* **STATED PROBLEM**
In the material below, find each line holding the string "that" and copy it.

* **PROVIDED RECORDS**
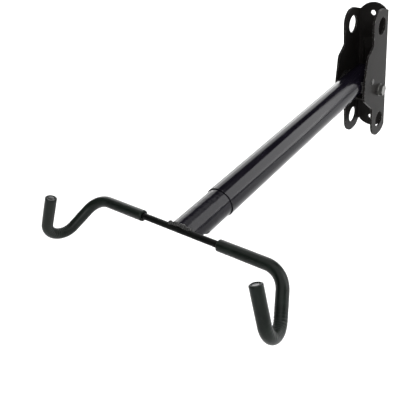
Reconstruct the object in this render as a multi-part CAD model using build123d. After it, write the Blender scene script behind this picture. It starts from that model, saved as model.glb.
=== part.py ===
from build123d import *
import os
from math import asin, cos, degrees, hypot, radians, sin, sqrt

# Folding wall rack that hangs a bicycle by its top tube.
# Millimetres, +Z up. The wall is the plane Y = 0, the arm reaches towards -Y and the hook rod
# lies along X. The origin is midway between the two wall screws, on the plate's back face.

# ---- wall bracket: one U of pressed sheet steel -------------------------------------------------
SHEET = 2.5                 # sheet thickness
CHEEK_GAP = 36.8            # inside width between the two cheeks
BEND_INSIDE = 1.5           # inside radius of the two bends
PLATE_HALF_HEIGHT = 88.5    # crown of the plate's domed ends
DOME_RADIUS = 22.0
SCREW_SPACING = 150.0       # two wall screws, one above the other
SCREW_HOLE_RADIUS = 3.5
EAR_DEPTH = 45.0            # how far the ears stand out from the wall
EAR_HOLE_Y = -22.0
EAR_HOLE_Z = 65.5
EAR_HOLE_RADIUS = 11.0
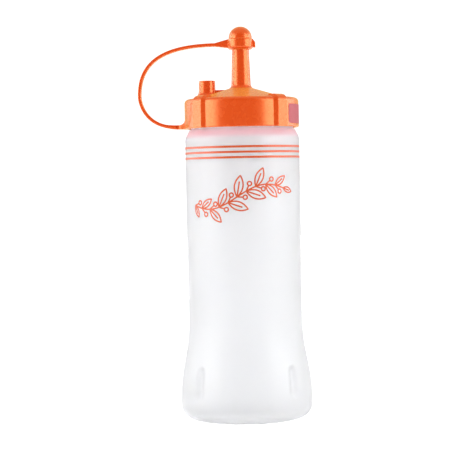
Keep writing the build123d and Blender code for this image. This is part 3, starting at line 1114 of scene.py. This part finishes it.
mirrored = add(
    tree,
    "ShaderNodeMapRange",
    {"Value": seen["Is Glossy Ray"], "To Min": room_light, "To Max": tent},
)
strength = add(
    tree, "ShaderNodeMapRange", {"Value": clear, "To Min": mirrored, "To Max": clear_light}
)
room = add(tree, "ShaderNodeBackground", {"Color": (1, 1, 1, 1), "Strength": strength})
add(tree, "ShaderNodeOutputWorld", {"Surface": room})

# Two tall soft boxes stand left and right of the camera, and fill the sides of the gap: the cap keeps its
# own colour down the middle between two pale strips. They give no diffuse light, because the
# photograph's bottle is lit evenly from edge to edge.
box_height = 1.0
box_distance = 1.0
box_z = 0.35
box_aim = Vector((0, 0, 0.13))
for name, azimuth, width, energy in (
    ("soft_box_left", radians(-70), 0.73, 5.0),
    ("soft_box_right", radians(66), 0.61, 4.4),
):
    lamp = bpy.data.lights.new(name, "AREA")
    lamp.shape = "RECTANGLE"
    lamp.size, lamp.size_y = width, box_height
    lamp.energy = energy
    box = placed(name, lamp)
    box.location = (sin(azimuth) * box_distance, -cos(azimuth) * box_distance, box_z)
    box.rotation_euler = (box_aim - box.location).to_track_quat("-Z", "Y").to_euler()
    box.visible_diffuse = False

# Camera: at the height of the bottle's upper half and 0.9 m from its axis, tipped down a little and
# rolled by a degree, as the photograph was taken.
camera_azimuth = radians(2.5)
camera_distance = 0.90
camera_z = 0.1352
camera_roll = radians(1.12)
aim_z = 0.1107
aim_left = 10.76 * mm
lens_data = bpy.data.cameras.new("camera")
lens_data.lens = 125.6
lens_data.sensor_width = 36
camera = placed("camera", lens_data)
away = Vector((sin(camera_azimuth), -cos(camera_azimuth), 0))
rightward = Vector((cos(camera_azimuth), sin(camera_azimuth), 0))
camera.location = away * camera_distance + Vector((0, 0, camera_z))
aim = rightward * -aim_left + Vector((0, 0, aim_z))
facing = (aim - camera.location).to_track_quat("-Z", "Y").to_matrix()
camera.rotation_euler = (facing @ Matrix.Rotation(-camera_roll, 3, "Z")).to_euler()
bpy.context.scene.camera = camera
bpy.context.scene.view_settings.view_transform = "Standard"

* **TASK ANSWER**
Reconstruct the object in this render as a multi-part CAD model using build123d. After it, write the Blender scene script behind this picture. It starts from that model, saved as model.glb.
# Folding wall rack that hangs a bicycle by its top tube.